AGI - I lockdown e le quarantene indette per arginare la diffusione di Covid-19 in Cina e in Europa hanno contribuito a ridurre significativamente le emissioni di CO2 dovute ai trasporti, migliorando la qualità dell’aria e scongiurando 24.200 morti che sarebbero state attribuite all’inquinamento atmosferico in Cina e 2.190 in Europa.
A darne annuncio uno studio pubblicato su The Lancet Planetary Health dagli esperti dell’Università di Notre Dame, che hanno rilevato le concentrazioni di particolato atmosferico in Cina e in Europa, scoprendo che in alcune regioni si è verificato un calo drastico.
“Alcune zone della Cina sono state caratterizzate da una riduzione davvero significativa – commenta Paola Crippa, del Dipartimento di Ingegneria Civile e Ambientale e Scienze della Terra presso l’Università di Notre Dame – pari a circa il 29,7 per cento, mentre in Europa il valore registrato è stato del 17,1 per cento in meno”.
Per quanto riguarda la Cina, il team ha considerato il periodo tra il primo febbraio e il 31 marzo, mentre in Europa il lasso di tempo analizzato copre dal 21 febbraio al 17 maggio.
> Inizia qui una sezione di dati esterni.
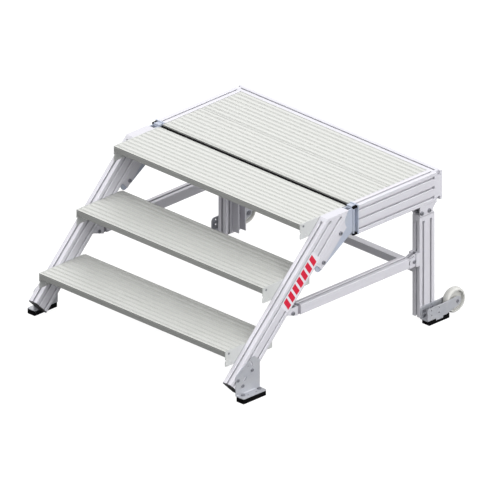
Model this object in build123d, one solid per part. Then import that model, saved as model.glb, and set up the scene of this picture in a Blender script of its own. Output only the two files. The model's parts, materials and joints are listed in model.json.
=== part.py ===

Gli scienziati hanno utilizzato simulazioni computerizzate avanzate basate sull’analisi dei dati di oltre 2.500 siti in Europa e in Cina durante i periodi di quarantena.
I risultati suggeriscono che nel periodo considerato sono state evitate circa 24.200 morti premature per inquinamento in Cina, rispetto ai 3.309 decessi attribuiti a COVID-19, mentre in Europa il numero di decessi sarebbe stato di circa 2.190.
“Il particolato PM2.5, che comprende particelle di diametro inferiore a due centimetri – continua l’esperta – proviene da varie fonti legate alla combustione, tra cui emissioni industriali, trasporti, incendi e reazioni chimiche degli inquinanti. Potremmo considerare i lockdown come il primo esperimento globale di scenari forzati a basse emissioni”.
La ricercatrice sostiene che questo esperimento mostra che forti miglioramenti in aree gravemente inquinate sono ottenibili anche a breve termine, se vengono attuate misure drastiche. “L’inquinamento atmosferico – afferma Crippa – è considerato la principale causa ambientale di morte. Secondo i dati dell’Organizzazione Mondiale della Sanità (OMS) nel 2016 si sono verificati almeno 4,2 milioni di decessi in tutto il mondo attribuibili all’inquinamento atmosferico, e tra le regioni più colpite emergono aree nel Pacifico occidentale e nel sud-est asiatico. Cancro ai polmoni, cardiopatia ischemica, ictus e malattie polmonari ostruttive croniche sono solo alcune delle conseguenze provocate o esacerbate dall’esposizione prolungata ad agenti inquinanti”.
Il team ha stimato i tassi di morte prematura rispetto a quattro diversi scenari di ripresa economica: un rialzo dell’economia immediata, uno più graduale derivante da una ripresa delle attività proporzionali, il potenziale secondo focolaio tra ottobre e dicembre e la quarantena prolungata fino alla fine del 2020.
“La parte più sorprendente di questo lavoro è legata all'impatto sulla salute umana dei miglioramenti della qualità dell'aria – osserva la scienziata – è stato inaspettato osservare il numero di morti evitate per via del miglioramento della qualità dell’aria”.
“Il nostro lavoro – precisa – sottolinea la gravità dei problemi di inquinamento atmosferico in alcune zone. Si pensi che tra gli effetti a lungo termine abbiamo calcolato che i decessi mancati per inquinamento atmosferico sarebbero oltre 287mila in Cina e 29.500 in Europa”.
Gli autori affermano che strategie di mitigazione aggressive per ridurre l'inquinamento atmosferico potrebbero ottenere miglioramenti significativi per la salute di tutti. “Se gli interventi di scala simile a quelli adottati per affrontare la pandemia COVID-19 fossero ampiamente e sistematicamente adottati – conclude Crippa – potremmo raggiungere progressi sostanziali verso la risoluzione della crisi ambientale e sanitaria”.